PROVIDED DATA:
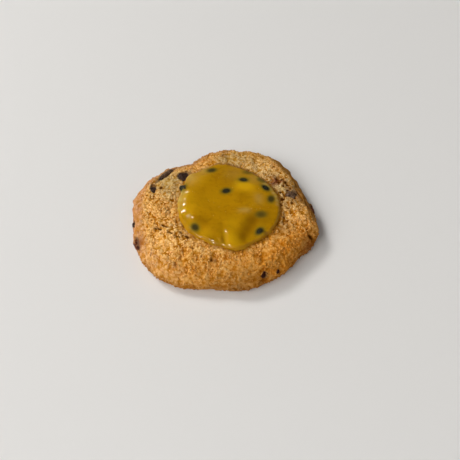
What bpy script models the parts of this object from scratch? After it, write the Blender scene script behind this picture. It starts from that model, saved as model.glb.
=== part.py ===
"""A soft chocolate chunk cookie with a pool of passion fruit curd on top.

Axes: +X to the right and +Y to the back as the cookie is looked at, +Z up. The origin is the
middle of the flat underside. Everything is in metres.

The dough body is one solid with a shallow well for the curd and a pocket for each piece of
chocolate. The curd is one solid, with its seeds joined on. Each piece of chocolate is a solid.
"""

import math

import bmesh
import bpy
import numpy as np
from mathutils import Matrix, Vector, noise

MM = 0.001
GAP = 0.3 * MM  # left between pieces that touch

# ---- dough body -------------------------------------------------------------------------
BODY_RADIUS = 50.6 * MM
EDGE_HEIGHT = 4.8 * MM  # where the wall stands out furthest
SHOULDER_HEIGHT = 16.2 * MM  # the crown, if it had no well
SHOULDER_POWER = 8.0  # how square the upper edge is
UNDERCUT = 3.4 * MM  # how far the wall tucks in below EDGE_HEIGHT
WAVINESS = 0.45 * MM  # slow wander of the outline

# Bulges and dents of the outline: (direction in degrees, amount, half width in degrees)
BODY_LOBES = (
    (19, -1.6 * MM, 5),
    (52, 1.8 * MM, 10),
    (90, -1.1 * MM, 13),
    (121, -7.4 * MM, 14),
    (169, 2.5 * MM, 17),
    (223, 4.3 * MM, 18),
    (265, -2.3 * MM, 8),
    (345, 5.0 * MM, 10),
)

# The dent at the back runs inwards over the shoulder as a shallow valley
VALLEY_DIRECTION = 121
VALLEY_HALF_WIDTH = 9
VALLEY_DEPTH = 1.6 * MM
VALLEY_FROM = 0.62  # shares of the radius between which it deepens
VALLEY_TO = 0.90

# On the right the crust sinks beside the curd: shares are of the curd's radius
MOAT_DIRECTION = 352
MOAT_HALF_WIDTH = 48
MOAT_DEPTH = 1.3 * MM
MOAT_SHARE = 1.10
MOAT_SHARE_WIDTH = 0.11

# ---- relief of the crust ----------------------------------------------------------------
SWELL_SIZE = 17.0 * MM
SWELL_HEIGHT = 0.75 * MM
LUMP_SIZE = 5.2 * MM
LUMP_HEIGHT = 2.1 * MM
LUMP_MEAN = 0.42  # mean distance to the nearest lump's middle, as a share of LUMP_SIZE
CRUMB_SIZE = 2.9 * MM
CRUMB_HEIGHT = 1.2 * MM
RELIEF_FROM = 0.86  # shares of the curd's radius between which the relief sets in
RELIEF_TO = 1.00
RELIEF_FOOT = 0.25  # share of EDGE_HEIGHT below which the wall is smooth

# ---- curd -------------------------------------------------------------------------------
CURD_CENTRE = Vector((2.9 * MM, -1.5 * MM, 0.0))
CURD_RADIUS = 29.0 * MM
CURD_LOBES = (
    (3, -0.7 * MM, 6),
    (43, -1.1 * MM, 23),
    (107, 3.0 * MM, 13),
    (138, 2.5 * MM, 8),
    (280, 2.5 * MM, 8),
)
CURD_TOP = 18.6 * MM  # height of its surface
CURD_EDGE_DROP = 1.3 * MM  # how much lower the surface is at the edge
CURD_EDGE_POWER = 14.0  # how tightly the edge is rounded
CURD_EDGE_FOOT = 11.5 * MM  # the edge is rounded down to this height, below the crust
WELL_FLOOR = 13.4 * MM  # flat, and all under the curd
WELL_FLAT_SHARE = 0.76  # of the curd's radius
WELL_BRIM_SHARE = 1.15

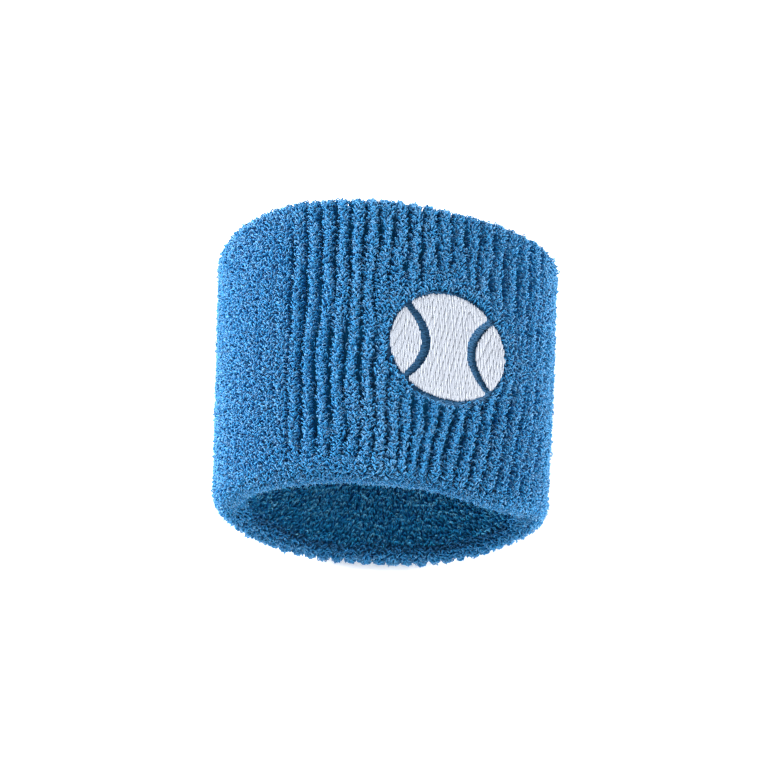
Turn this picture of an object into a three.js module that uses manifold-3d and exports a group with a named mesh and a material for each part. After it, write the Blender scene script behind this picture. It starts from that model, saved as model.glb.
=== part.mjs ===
// Terry sweat wristband, lying on its back with the embroidered face up.
// Millimetres. +Z is up, the band's own axis runs along Y, and the near mouth faces -Y.
// The origin is the middle of the band's footprint on the surface that it lies on.
//
// The band is a knitted terry tube folded double, so its wall is two layers of pile
// fabric with a narrow space between them. The outer layer rolls over both rims; the
// inner layer, worn against the skin, sits between the two rolls and is linked to the
// outer one at the far rim. Elastic yarn runs round in each layer. The emblem is
// stitched through the outer layer only, on a backing patch, before the tube is closed.

import * as THREE from "three";
import { mergeVertices } from "three/addons/utils/BufferGeometryUtils.js";
import Module from "manifold-3d";

// ---------------------------------------------------------------- dimensions
const HALF_WIDTH = 40.15; // outer half width of the oval, mid length
const FLARE = 0.75; // how much wider the far end is than the middle, each side
const LENGTH = 74.0; // rim to rim along the axis
const WALL = 7.2; // both layers and the space between them
const LAYER = 2.7; // one pile layer
const RISE_FAR = 26.7; // top of the oval above its widest level, far rim
const RISE_NEAR = 19.8; // the same at the near rim, where the soft wall sags
const DROP = 24.5; // bottom of the oval below its widest level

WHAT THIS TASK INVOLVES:
Return each line with "saved".

WRITTEN RESPONSE:
What bpy script models the parts of this object from scratch? After it, write the Blender scene script behind this picture. It starts from that model, saved as model.glb.
Turn this picture of an object into a three.js module that uses manifold-3d and exports a group with a named mesh and a material for each part. After it, write the Blender scene script behind this picture. It starts from that model, saved as model.glb.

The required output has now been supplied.